Plus besoin de « déclaration Balfour », un silence complice suffit. Cette connivence a tout de même besoin pour se justifier d’un enfumage idéologique qui repose sur l’équation frauduleuse « sionisme égale Israël ». Le mouvement colonial est devenu un État. En sorte que le militant anticolonial n’a plus voix au chapitre. S’il combat pour la création d’un État palestinien dans les frontières de 1967, il est soit antisémite, soit fossoyeur d’Israël. Il lui est interdit de maintenir son combat dans le champ politique. Mais la déclaration Balfour a au moins un « avantage » : elle place la responsabilité historique au niveau des puissances coloniales. Il ne s’agit plus ici d’Israël et de son gouvernement d’extrême droite, dont il n’y a rien à attendre, ni même de la gauche israélienne, mais de l’Europe et des États-Unis. Pour l’heure, les choses semblent bloquées là aussi. Emmanuel Macron appelle Netanyahou « Mon cher Bibi » et juge que l’antisionisme est une « forme réinventée » de l’antisémitisme, verrouillant ainsi toute possibilité de combat politique. Et Theresa May dîne avec le Premier ministre israélien pour marquer « avec fierté » la date du 2 novembre. Apparemment, rien n’a donc changé depuis Balfour. Les Palestiniens sont toujours en butte au même mépris, qui est aussi un mépris du droit par des États qui ne cessent de l’invoquer.
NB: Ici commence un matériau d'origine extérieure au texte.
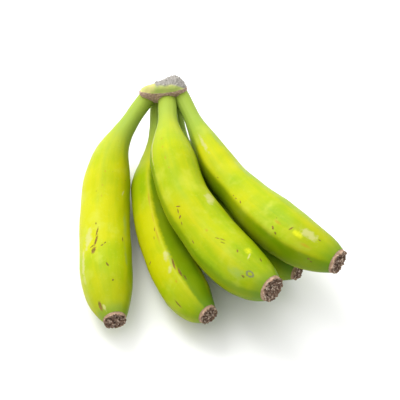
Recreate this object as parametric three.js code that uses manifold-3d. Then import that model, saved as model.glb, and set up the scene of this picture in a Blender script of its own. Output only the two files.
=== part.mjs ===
// A hand of five green bananas lying on its lower row, made with three.js.
// Millimetres, +Z up. X runs across the hand and the fingers point to -Y.
// The origin is on the surface that the hand lies on, under the middle of its box.

import * as THREE from "three";
import { mergeVertices } from "three/addons/utils/BufferGeometryUtils.js";
import Module from "manifold-3d";

const RINGS = 40; // rings of vertices along a finger
const SIDES = 20; // vertices around a finger
const EDGES = 5; // blunt edges along a finger's length
const EDGE_STRENGTH = 0.35; // 0 is a round section, 1 is a flat-sided one
const SCAR_RISE = 0.8; // how far the blossom scar domes out of the tip
const GAP = 0.35; // clearance between a finger's root and the crown

// Each finger's centre line runs from inside the crown to the blossom scar.
// girth, pedicel and tip are radii: at the fullest point, the stalk and the scar.
// neck is where the stalk starts and stops widening, as a share of the length.
// waist is the thickness just past the neck, as a share of the full girth.
const FINGERS = {
  finger_1: {
    line: [
      [-44.5, 84.4, 47.1],
      [-45.3, 83.8, 46.7],
      [-55.3, 69.8, 41.7],
      [-69.7, 45.3, 31.7],
      [-74.2, 15.8, 22.7],
      [-73.3, -24.7, 19.7],
      [-69.3, -67.2, 20.2],
      [-63.3, -94.7, 23.7],
    ],
    girth: 19.3,
    pedicel: 6.4,
    tip: 7.6,
    roll: 20,
    neck: [0.1, 0.42],
    waist: 0.94,
    blunt: 2.2,
    colour: 0xa9bd10,
  },
  finger_2: {
    line: [
      [-36.5, 88.8, 38.9],
      [-37, 86.5, 37.2],
      [-37.3, 67.8, 28.7],
      [-39.8, 41.3, 19.7],
      [-39.3, 12.3, 17.2],
      [-33.8, -19.2, 16.7],
      [-22.3, -53.7, 18.2],
      [-9.8, -78.7, 22.7],
      [0.7, -92.2, 26.7],
    ],
    girth: 17.6,
    pedicel: 6.0,
    tip: 6.6,
    roll: 10,
    neck: [0.15, 0.39],
    waist: 0.93,
    blunt: 3.2,
    colour: 0x98b00c,
  },
  finger_3: {
    line: [
      [-29.8, 90, 48.4],
      [-29.8, 83.3, 48.9],
      [-28.3, 54.8, 50.7],
      [-24.3, 21.8, 51.7],
      [-14.3, -12.2, 48.7],
      [3.2, -40.7, 45.7],
      [23.7, -68.2, 47.7],
      [43.2, -88.7, 55.7],
    ],
    girth: 19.6,
    pedicel: 7.2,
    tip: 8.8,
    roll: 100,
    neck: [0.13, 0.36],
    waist: 0.88,
    blunt: 2.8,
    colour: 0xb0c414,
  },
  finger_4: {
    line: [
      [-25.1, 88.4, 40.4],
      [-24.3, 86.2, 38.4],
      [-21.8, 68.3, 30.7],
      [-14.8, 48.8, 20.7],
      [-1.8, 19.8, 16.7],
      [16.7, -9.2, 16.2],
      [39.7, -35.2, 16.7],
      [64.2, -54.2, 21.7],
    ],
    girth: 16.6,
    pedicel: 6.2,
    tip: 6.4,
    roll: 10,
    neck: [0.17, 0.4],
    waist: 0.93,
    blunt: 2.6,
    colour: 0x6f8606,
  },
  finger_5: {
    line: [
      [-21.3, 90.6, 50],
      [-16.8, 84, 49.6],
      [-5.8, 53.3, 45.7],
      [10.2, 19.8, 44.2],
      [34.7, -17.7, 49.7],
      [61.7, -49.7, 56.7],
      [87.7, -71.2, 61.7],
    ],
    girth: 19.0,
    pedicel: 6.1,
    tip: 8.4,
    roll: 10,
    neck: [0.12, 0.39],
    waist: 0.74,
    blunt: 2.4,
    colour: 0xa4b90f,
  },
};
const FULLEST = 0.77; // share of the length where the girth is full
const SHOULDER = 0.75; // share of the length where the tip starts to round off

// The crown is a cushion seen edge-on from above, leaning back a little.
// Its front face carries the fingers and its back face is where the hand was cut off.
const CROWN = {
  centre: [-32.8, 86.5, 52.7],
  lean: 14, // degrees that the cut face looks up
  halfWidth: 18,
  halfHeight: [19, 14.5], // below and above the centre
  squareness: 0.75, // 1 is an oval outline, less is squarer
  frontDepth: 10.5,
  backDepth: [2.2, 6], // at the thin left end and at the right
  peak: 4.5, // extra depth of the ragged cut, right of the middle
  peakAt: 0.45,
  bandRise: 0.8, // the corky band stands this far out of the crown
  bandSag: 0.72, // the band hangs towards the front at the middle
  colour: 0x9a8470,
};
const CROWN_STEPS = [40, 26]; // steps around and along the crown

const wasm = await Module();
wasm.setup();

const smooth = (x) => THREE.MathUtils.smoothstep(x, 0, 1);

// A closed mesh as a manifold-3d solid, with its shared vertices merged.
function toSolid(geometry) {
  const bare = geometry.clone();
  bare.deleteAttribute("normal");
  bare.deleteAttribute("uv");
  const merged = mergeVertices(bare, 1e-4);
  return new wasm.Manifold(
    new wasm.Mesh({
      numProp: 3,
      vertProperties: new Float32Array(merged.attributes.position.array),
      triVerts: new Uint32Array(merged.index.array),
    }),
  );
}

function toGeometry(solid) {
  const { vertProperties, triVerts } = solid.getMesh();
  const geometry = new THREE.BufferGeometry();
  geometry.setAttribute("position", new THREE.BufferAttribute(vertProperties, 3));
  geometry.setIndex(new THREE.BufferAttribute(triVerts, 1));
  geometry.computeVertexNormals();
  return geometry;
}

// A finger's radius at t, which runs from 0 at the crown to 1 at the scar.
function fingerRadius(t, { girth, pedicel, tip, neck, waist, blunt }) {
  const widening = smooth((t - neck[1]) / (FULLEST - neck[1]));
  const body = girth * (waist + (1 - waist) * widening);
  const spread = smooth((t - neck[0]) / (neck[1] - neck[0]));
  const radius = THREE.MathUtils.lerp(pedicel, body, spread);
  const past = Math.max(0, (t - SHOULDER) / (1 - SHOULDER));
  const scar = tip / girth;
  return radius * (scar + (1 - scar) * (1 - past ** blunt));
}

// How far the blunt edges push the section out at an angle, as a factor on the radius.
function edgeFactor(angle, t, roll) {
  const strength = EDGE_STRENGTH * smooth((t - 0.15) / 0.2) * (1 - smooth((t - 0.85) / 0.15));
  const sector = (2 * Math.PI) / EDGES;
  const turned = angle - THREE.MathUtils.degToRad(roll);
  const uneven = turned + 0.12 * Math.sin(2 * turned);
  const across = THREE.MathUtils.euclideanModulo(uneven, sector) - sector / 2;
  const flat = Math.cos(sector / 2) / Math.cos(across);
  return flat ** strength * (1 + 0.4 * (1 - Math.cos(sector / 2) ** strength));
}

// The frame that carries a finger's section: its first axis leans as near to up as it can.
function sectionFrame(curve, t) {
  const along = curve.getTangentAt(t);
  const up = new THREE.Vector3(0, 0, 1).addScaledVector(along, -along.z).normalize();
  const side = new THREE.Vector3().crossVectors(along, up);
  return { centre: curve.getPointAt(t), along, up, side };
}

// A closed cylinder's rings are moved onto the finger's centre line and its caps become
// the root, which is inside the crown, and the domed blossom scar.
function fingerGeometry(finger) {
  const points = finger.line.map((p) => new THREE.Vector3(...p));
  const curve = new THREE.CatmullRomCurve3(points, false, "catmullrom", 0.5);
  const geometry = new THREE.CylinderGeometry(1, 1, 1, SIDES, RINGS);
  const position = geometry.attributes.position;
  const frames = new Map();
  for (let i = 0; i < position.count; i++) {
    const t = THREE.MathUtils.clamp(0.5 - position.getY(i), 0, 1);
    const key = t.toFixed(6);
    if (!frames.has(key)) frames.set(key, sectionFrame(curve, t));
    const { centre, along, up, side } = frames.get(key);
    const offCentre = Math.hypot(position.getX(i), position.getZ(i)) > 0.5;
    const place = centre.clone();
    if (offCentre) {
      const angle = Math.atan2(-position.getX(i), position.getZ(i));
      const radius = fingerRadius(t, finger) * edgeFactor(angle, t, finger.roll);
      place.addScaledVector(up, radius * Math.cos(angle));
      place.addScaledVector(side, radius * Math.sin(angle));
    } else if (t > 0.5) {
      place.addScaledVector(along, SCAR_RISE);
    }
    position.setXYZ(i, place.x, place.y, place.z);
  }
  return geometry;
}

// Moves a point on a circle out onto a squarer outline that meets it on both axes.
function squarer(x, y) {
  const radius = Math.hypot(x, y);
  if (radius < 1e-6) return [0, 0];
  const push = (v) => Math.sign(v) * (Math.abs(v) / radius) ** CROWN.squareness * radius;
  return [push(x), push(y)];
}

// A unit sphere whose poles look forward and back is stretched into the crown.
function crownGeometry(grow = 0) {
  const geometry = new THREE.SphereGeometry(1, ...CROWN_STEPS);
  const position = geometry.attributes.position;
  const lean = THREE.MathUtils.degToRad(CROWN.lean);
  const back = new THREE.Vector3(0, Math.cos(lean), Math.sin(lean));
  const up = new THREE.Vector3(0, -Math.sin(lean), Math.cos(lean));
  for (let i = 0; i < position.count; i++) {
    const depth = position.getY(i);
    const [x, height] = squarer(position.getX(i), position.getZ(i));
    const hump = CROWN.peak * Math.exp(-(((x - CROWN.peakAt) / 0.45) ** 2)) * smooth(height + 0.6);
    const slant = THREE.MathUtils.lerp(...CROWN.backDepth, smooth((x + 0.75) / 1.1));
    const behind = (slant + hump + grow) * Math.abs(depth) ** 0.65;
    const ahead = -(CROWN.frontDepth + grow) * Math.abs(depth) ** 0.8;
    const fromBand = depth + CROWN.bandSag * (1 - x * x);
    const rim = CROWN.bandRise * Math.exp(-((fromBand / 0.22) ** 2));
    const place = new THREE.Vector3(...CROWN.centre);
    place.x += x * (CROWN.halfWidth + rim + grow);
    const tall = CROWN.halfHeight[height > 0 ? 1 : 0];
    place.addScaledVector(up, height * (tall + rim + grow));
    place.addScaledVector(back, depth > 0 ? behind : ahead);
    position.setXYZ(i, place.x, place.y, place.z);
  }
  return geometry;
}

function makeMesh(name, geometry, colour, roughness) {
  const material = new THREE.MeshStandardMaterial({ color: colour, roughness, metalness: 0 });
  const mesh = new THREE.Mesh(geometry, material);
  mesh.name = name;
  return mesh;
}

const hand = new THREE.Group();
hand.add(makeMesh("crown", toGeometry(toSolid(crownGeometry())), CROWN.colour, 0.9));
const socket = toSolid(crownGeometry(GAP));
for (const [name, finger] of Object.entries(FINGERS)) {
  const trimmed = toSolid(fingerGeometry(finger)).subtract(socket);
  hand.add(makeMesh(name, toGeometry(trimmed), finger.colour, 0.45));
}

export default hand;
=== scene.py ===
"""The looks of a hand of five green bananas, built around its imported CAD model.

Lengths in the tables are millimetres, as in the CAD source, and become metres when a mesh is made.
Every finger is a dense tube along its own centre line, ending in a crusty blossom scar.
The crown is one dense closed surface with a corky band and a ragged dry cut.
"""

import bpy
import numpy as np
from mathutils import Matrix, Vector


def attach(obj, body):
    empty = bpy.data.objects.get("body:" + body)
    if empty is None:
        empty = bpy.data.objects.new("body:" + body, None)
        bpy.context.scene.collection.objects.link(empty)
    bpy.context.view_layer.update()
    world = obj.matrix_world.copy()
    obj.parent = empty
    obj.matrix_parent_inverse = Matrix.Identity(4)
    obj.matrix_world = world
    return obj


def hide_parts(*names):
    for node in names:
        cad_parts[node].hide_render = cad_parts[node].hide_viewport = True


MM = 0.001
BODY_RINGS = 330
SCAR_RINGS = 26
SIDES = 144
CROWN_GRID = (260, 150)

# Where most of the light comes from: behind, above and a little to the left.
BRIGHT_SIDE = (-0.30, 0.52, 0.80)

# The centre lines are those of the CAD model, but finger_5 starts a little further in. girth,
# pedicel and tip are radii in mm, neck and waist shape the stalk end, roll turns the blunt edges,
# edge says how strong they are, soften rounds them and ridge says how much paler the edges are
# painted, partly their own paleness and partly a painted highlight. ripeness turns the
# peel from green toward yellow.
FINGERS = {
    "finger_1": dict(
        line=[
            (-44.5, 84.4, 47.1), (-45.3, 83.8, 46.7), (-55.3, 69.8, 41.7), (-69.7, 45.3, 31.7),
            (-74.2, 15.8, 22.7), (-73.3, -24.7, 19.7), (-69.3, -67.2, 20.2), (-63.3, -94.7, 23.7),
        ],
        girth=19.3, pedicel=6.4, tip=7.6, roll=20, edge=0.20, soften=0.22,
        neck=(0.10, 0.42), waist=0.94, blunt=2.2,
        ridge=0.15, ripeness=0.2, seed=11,
    ),
    "finger_2": dict(
        line=[
            (-36.5, 88.8, 38.9), (-37, 86.5, 37.2), (-37.3, 67.8, 28.7), (-39.8, 41.3, 19.7),
            (-39.3, 12.3, 17.2), (-33.8, -19.2, 16.7), (-22.3, -53.7, 18.2), (-9.8, -78.7, 22.7),
            (0.7, -92.2, 26.7),
        ],
        girth=17.6, pedicel=6.0, tip=6.6, roll=12, edge=0.55, soften=0.06,
        neck=(0.15, 0.39), waist=0.93, blunt=3.2,
        ridge=0.45, ripeness=0.15, seed=22,
    ),
    "finger_3": dict(
        line=[
            (-29.8, 90, 48.4), (-29.8, 83.3, 48.9), (-28.3, 54.8, 50.7), (-24.3, 21.8, 51.7),
            (-14.3, -12.2, 48.7), (3.2, -40.7, 45.7), (23.7, -68.2, 47.7), (43.2, -88.7, 55.7),
        ],
        girth=19.6, pedicel=7.2, tip=8.8, roll=95, edge=0.22, soften=0.20,
        neck=(0.13, 0.36), waist=0.88, blunt=2.8,
        ridge=0.28, ripeness=0.0, seed=33,
    ),
    "finger_4": dict(
        line=[
            (-25.1, 88.4, 40.4), (-24.3, 86.2, 38.4), (-21.8, 68.3, 30.7), (-14.8, 48.8, 20.7),
            (-1.8, 19.8, 16.7), (16.7, -9.2, 16.2), (39.7, -35.2, 16.7), (64.2, -54.2, 21.7),
        ],
        girth=16.6, pedicel=6.2, tip=6.4, roll=10, edge=0.40, soften=0.10,
        neck=(0.17, 0.40), waist=0.93, blunt=2.6,
        ridge=0.2, ripeness=-0.3, seed=44,
    ),
    "finger_5": dict(
        line=[
            (-23.6, 89.6, 49.6), (-18.6, 82.8, 49.2), (-5.8, 53.3, 45.7), (10.2, 19.8, 44.2),
            (34.7, -17.7, 49.7), (61.7, -49.7, 56.7), (87.7, -71.2, 61.7),
        ],
        girth=19.0, pedicel=6.1, tip=8.4, roll=50, edge=0.46, soften=0.12,
        neck=(0.12, 0.39), waist=0.74, blunt=2.4,
        ridge=0.35, ripeness=0.0, seed=55,
    ),
}
FULLEST = 0.77
SHOULDER = 0.75
EDGES = 5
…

Mais ce conflit emblématique n’est pas sans fin. Un siècle après la déclaration Balfour, le double langage atteint ses limites. Il sera bientôt difficile à Emmanuel Macron et à Theresa May d’ânonner la fameuse résolution de l’ONU pour une « solution à deux États ». À force de colonisation, l’État palestinien va cesser d’être virtuel pour devenir tout simplement impossible. Le monde sera alors face à une nouvelle Afrique du Sud du temps de l’apartheid. Et il ne faudra pas s’étonner des ravages que cette situation produira dans le monde arabe et jusque dans nos sociétés.